Much of the BHA’s outreach is done through their website and social media. There is an online petition where anyone is free to sign and support the Brooklyn Heights residents endeavor in challenging the DOT. With the internet almost always at the reach of our fingertips, one might ask: In what ways, if any, has the invention of the internet allowed the public to challenge their representatives and voice their opinions? Depending on factors such as internet access and social influence– whose voice gets heard and whose doesn’t? 

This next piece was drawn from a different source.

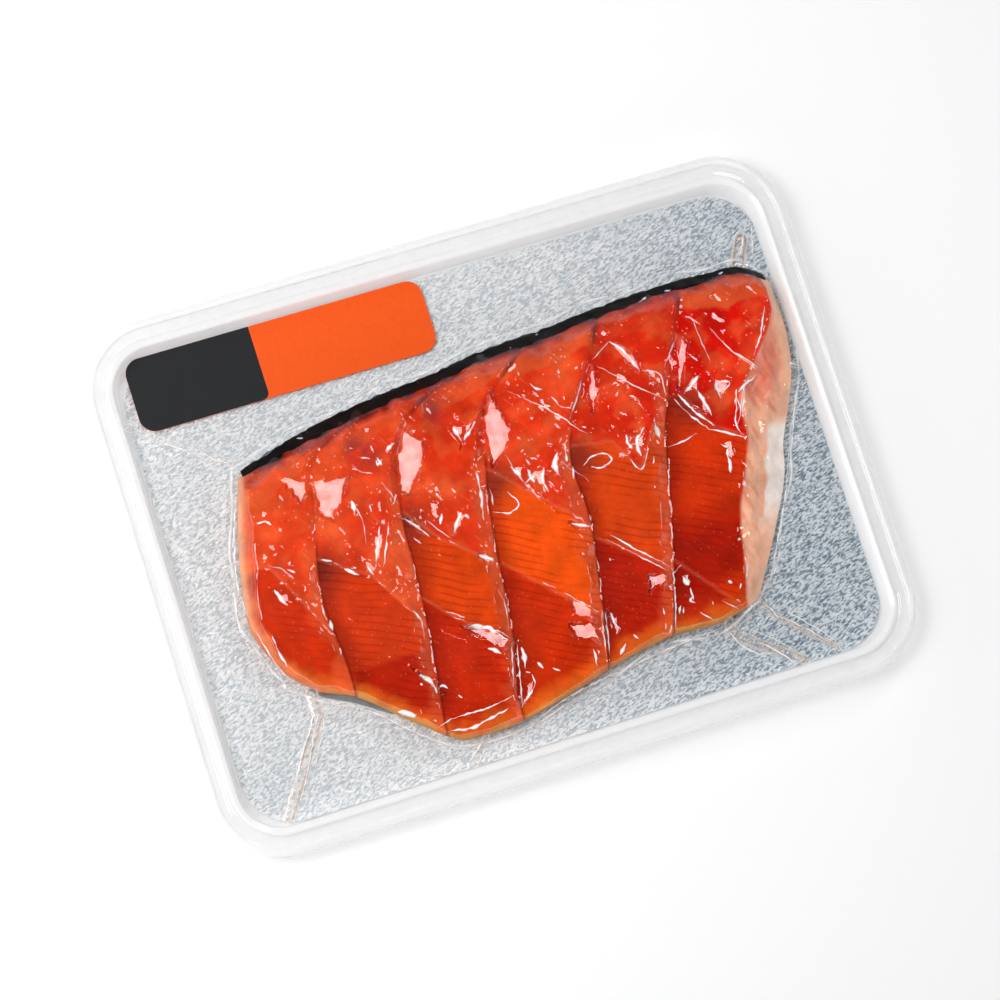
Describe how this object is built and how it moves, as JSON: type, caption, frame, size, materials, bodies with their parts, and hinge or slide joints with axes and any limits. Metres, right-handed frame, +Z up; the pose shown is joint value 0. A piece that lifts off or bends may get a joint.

Though the BQE must be repaired soon no one has proposed a solution which appeases both the residents of Brooklyn Heights as well as the DOT. The BQE is an integral part of facilitating traffic through the city and a shutdown of the expressway would undoubtedly lead to the congestion of roads. Since many New Yorkers from neighborhoods all across the city use the BQE everyday, should only the opinions of Brooklyn Heights residents be heard as to whether the BQE should be or should not be renewed in the most time efficient way? 

Fishman accurately assesses the fate of the Promenade, “As the metropolitan region outgrows its aging infrastructure and bold new initiatives are called for, a place must be found for Moses as well as for his critics,” (Fishman 129). Whatever the golden blueprint may be, local officials as well as community members will both have to be integral elements in facilitating the fix.